A full-size, willow, Wisden's Exceller De Luxe cricket bat, signed by members of the 1927 New Zealand cricket team that toured England. The following text is stamped on the back of the bat: Autographed by the New Zealand Cricket Team at Parson's Showrooms, Oxford Street, London, 13 May 1927. 

The identifiable signatures, written side-by-side on the back of the bat are: 
Left-hand side: -, WHR Cunningham, -, -, EHL Bernau, -, RC Blunt, -; 
Right-hand side: ML Page, HM McGirr, -, -, KC James, M Henderson, -, -. 

The touring team was: Cyril Allcott, Ernest (Bill) Bernau, Roger Blunt, Bill Cunningham, Ces Dacre, Stewie Dempster, Matt Henderson, Ken James, Tom Lowry, Bill Merritt, Jack Mills, Herb McGirr, Charlie Oliver, and 'Curly' Page.

In 1926, the Imperial Cricket Conference, forerunner of the International Cricket Council, allowed delegates from India, New Zealand and the West Indies to attend the conference for the first time. The three countries were invited to organise themselves into cricket boards that could, in future select representative teams to take part in Test matches, which had hitherto been restricted to sides from England, Australia and South Africa.

Anon-Test playing visit by a side from New Zealand had already been arranged for the 1927 season and it was agreed that this tour should go ahead without Test matches before a decision was taken on whether New Zealand was ready for Test cricket. In the event, the 1927 side did well enough to get an official (though scarcely full-strength) MCC tour agreed for 1929–30, in which the first New Zealand Tests were played. Future New Zealand tours of England, from 1931 onwards, were full Test match tours.
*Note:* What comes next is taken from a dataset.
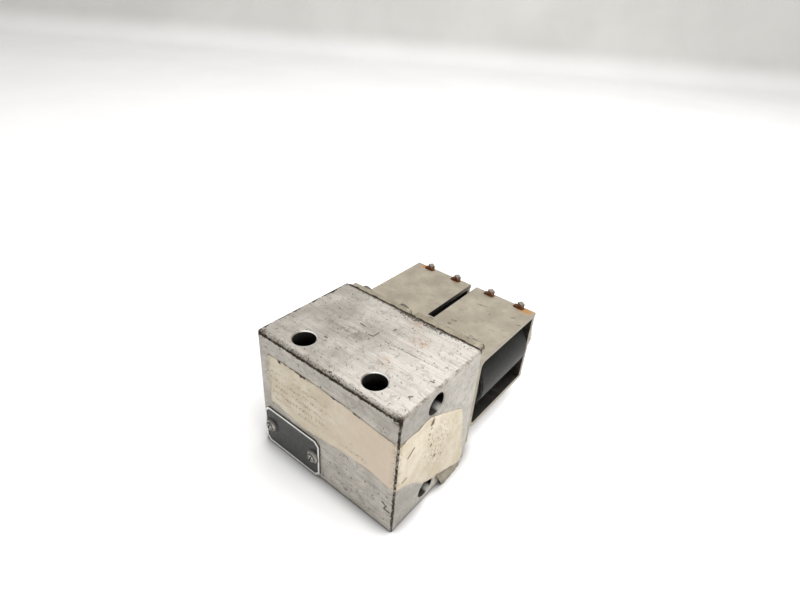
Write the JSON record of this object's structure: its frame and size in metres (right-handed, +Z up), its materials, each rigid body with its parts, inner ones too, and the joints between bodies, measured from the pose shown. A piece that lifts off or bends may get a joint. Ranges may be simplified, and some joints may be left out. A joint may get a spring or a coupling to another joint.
{
  "type": "twin solenoid directional valve",
  "caption": "Ported rectangular valve block with two spool valves, each pushed by a solenoid coil held in a shared bent steel yoke behind the block.",
  "frame": {"origin": "centre of the block's bottom face", "axes": "+X to the right along the front face, +Y from the front face back towards the solenoids, +Z up out of the outlet ports"},
  "size_m": [0.0802, 0.1298, 0.066],
  "materials": {
    "block": "milled, worn and stained",
    "plug": "turned",
    "nameplate": "satin, bare raised rim, no lettering",
    "nameplate_screw": "plated",
    "label": "aged paper, no lettering",
    "flange": "satin",
    "screw": "plated, dull",
    "yoke": "plated, stained, rust at the tabs",
    "rear_plate": "plated, rusty tabs",
    "coil": "moulded",
    "winding": "copper wire",
    "bobbin": "moulded",
    "terminal_block": "moulded",
    "blade": "tinned",
    "core_tube": "turned",
    "pole": "turned",
    "seal": "matt",
    "nut": "plated, fluted, grime in the flutes",
    "plunger": "ground",
    "pin": "ground",
    "spool": "ground",
    "spring": "drawn wire",
    "button": "turned"
  },
  "bodies": {
    "valve": {"valve_body": "block", "gallery_plugs": "plug", "nameplate": "nameplate", "nameplate_screws": "nameplate_screw", "rating_label": "label", "flange_left": "flange", "flange_right": "flange", "flange_screws": "screw", "solenoid_yoke": "yoke", "rear_plate_left": "rear_plate", "rear_plate_right": "rear_plate", "coil_left": "coil", "coil_right": "coil", "winding_left": "winding", "winding_right": "winding", "bobbin_left": "bobbin", "bobbin_right": "bobbin", "terminal_block_left": "terminal_block", "terminal_block_right": "terminal_block", "terminal_blades": "blade", "core_tube_left": "core_tube", "core_tube_right": "core_tube", "pole_piece_left": "pole", "pole_piece_right": "pole", "tube_seals": "seal", "ring_nut_left": "nut", "ring_nut_right": "nut", "return_spring_left": "spring", "return_spring_right": "spring"},
    "left_plunger_set": {"spool_left": "spool", "push_pin_left": "pin", "plunger_left": "plunger"},
    "right_plunger_set": {"spool_right": "spool", "push_pin_right": "pin", "plunger_right": "plunger"},
    "left_button": {"override_button_left": "button"},
    "right_button": {"override_button_right": "button"}
  },
  "joints": [
    {"name": "left_spool_slide", "type": "slide", "parent": "valve", "child": "left_plunger_set", "axis": [0, -1, 0], "range_m": [0, 0.003], "stiffness_N_per_m": 1200, "springref_m": -0.002, "deforming": ["return_spring_left"]},
    {"name": "left_button_slide", "type": "slide", "parent": "valve", "child": "left_button", "axis": [0, -1, 0], "range_m": [0, 0.003]},
    {"name": "right_spool_slide", "type": "slide", "parent": "valve", "child": "right_plunger_set", "axis": [0, -1, 0], "range_m": [0, 0.003], "stiffness_N_per_m": 1200, "springref_m": -0.002, "deforming": ["return_spring_right"]},
    {"name": "right_button_slide", "type": "slide", "parent": "valve", "child": "right_button", "axis": [0, -1, 0], "range_m": [0, 0.003]}
  ],
  "couplings": [
    {"joint": "left_button_slide", "follows": "left_spool_slide", "ratio": 1},
    {"joint": "right_button_slide", "follows": "right_spool_slide", "ratio": 1}
  ]
}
In 1927 matches were played against 16 of the 17 first-class counties, with five matches won, four lost and the remainder drawn. The touring side was particularly strong in batting, and most of their victories relied on the weight of runs produced. Six batsmen scored more than 1,000 runs in first-class matches. The tourists' averages were led by Dempster, with 1,430 runs at 44.68 runs per innings; by aggregate, Blunt did better, with 1,540 at exactly 44 runs an innings. Lowry, Mills, Page and Dacre also passed 1,000 runs in first-class games. In all matches, Dempster and Blunt scored more than 2,000 runs each. The bowling was less successful. Merritt, aged 19, took 107 first-class wickets with leg-breaks and googles, and Blunt, of similar style, took 78.

The New Zealanders played 12 other matches, mostly of two-days’ duration, winning six of them and drawing the others. These included four games in a week in Scotland and five against Minor Counties.  

John Wisden – a.k.a. ‘The Little Wonder’ – was a prominent cricketer of the mid-nineteenth century. In 1850, he took ten wickets in an innings – all bowled– in a North vs South encounter at Lord’s. It remains a record in first-class cricket. John Wisden sold sports equipment from his London shop before branching out into publishing, producing the inaugural Wisden Cricketers’ Almanack in 1864.